## Begin
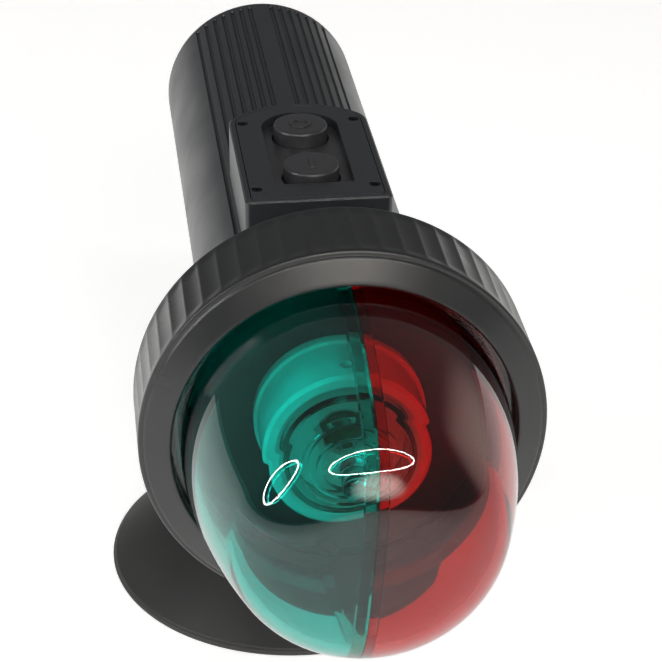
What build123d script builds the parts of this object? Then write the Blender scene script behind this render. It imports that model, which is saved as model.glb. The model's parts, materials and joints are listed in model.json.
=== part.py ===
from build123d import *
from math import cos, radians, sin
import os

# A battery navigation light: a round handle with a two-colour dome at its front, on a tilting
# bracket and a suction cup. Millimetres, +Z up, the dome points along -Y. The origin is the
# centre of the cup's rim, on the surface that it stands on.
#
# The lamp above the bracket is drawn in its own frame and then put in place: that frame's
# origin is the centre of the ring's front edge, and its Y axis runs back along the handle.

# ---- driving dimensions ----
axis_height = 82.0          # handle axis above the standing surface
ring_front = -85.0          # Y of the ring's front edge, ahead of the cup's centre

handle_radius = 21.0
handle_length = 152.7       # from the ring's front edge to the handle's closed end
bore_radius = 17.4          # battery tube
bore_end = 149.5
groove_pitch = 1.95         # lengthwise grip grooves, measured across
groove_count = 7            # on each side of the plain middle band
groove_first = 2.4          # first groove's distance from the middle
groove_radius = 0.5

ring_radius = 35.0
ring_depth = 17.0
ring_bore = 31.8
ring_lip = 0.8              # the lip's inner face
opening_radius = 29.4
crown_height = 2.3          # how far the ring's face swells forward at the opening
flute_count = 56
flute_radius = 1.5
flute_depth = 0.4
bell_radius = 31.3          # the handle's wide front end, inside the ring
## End
## Begin
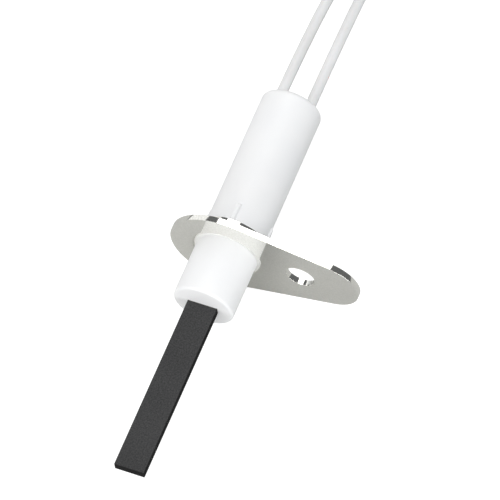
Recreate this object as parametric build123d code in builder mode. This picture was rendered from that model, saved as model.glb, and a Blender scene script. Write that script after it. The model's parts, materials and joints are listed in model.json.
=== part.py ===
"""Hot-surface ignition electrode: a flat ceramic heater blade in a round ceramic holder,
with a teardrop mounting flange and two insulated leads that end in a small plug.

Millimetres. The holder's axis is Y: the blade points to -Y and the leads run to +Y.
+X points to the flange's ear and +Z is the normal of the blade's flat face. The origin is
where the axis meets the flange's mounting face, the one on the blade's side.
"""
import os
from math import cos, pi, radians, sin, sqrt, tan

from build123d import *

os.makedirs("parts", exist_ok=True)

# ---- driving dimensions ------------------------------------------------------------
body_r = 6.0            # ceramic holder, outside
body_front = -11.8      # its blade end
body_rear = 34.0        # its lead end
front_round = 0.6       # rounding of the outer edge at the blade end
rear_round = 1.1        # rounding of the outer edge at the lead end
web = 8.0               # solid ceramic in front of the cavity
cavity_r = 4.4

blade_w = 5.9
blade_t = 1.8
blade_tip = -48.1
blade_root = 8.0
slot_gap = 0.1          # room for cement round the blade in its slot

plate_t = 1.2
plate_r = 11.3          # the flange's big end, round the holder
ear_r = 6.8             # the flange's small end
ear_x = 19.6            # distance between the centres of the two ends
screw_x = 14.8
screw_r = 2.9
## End
## Begin
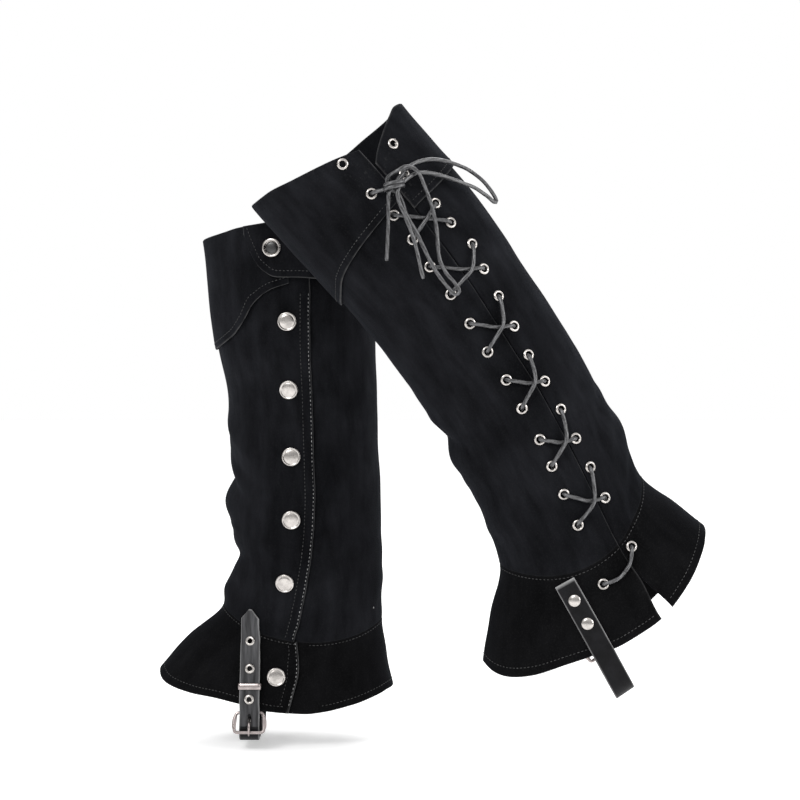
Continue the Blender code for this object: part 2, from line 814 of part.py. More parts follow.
## End
TASK STATEMENT: Select every line of the records holding the string "code".

RESULT:
Recreate this object as parametric build123d code in builder mode. This picture was rendered from that model, saved as model.glb, and a Blender scene script. Write that script after it. The model's parts, materials and joints are listed in model.json.
Continue the Blender code for this object: part 2, from line 814 of part.py. More parts follow.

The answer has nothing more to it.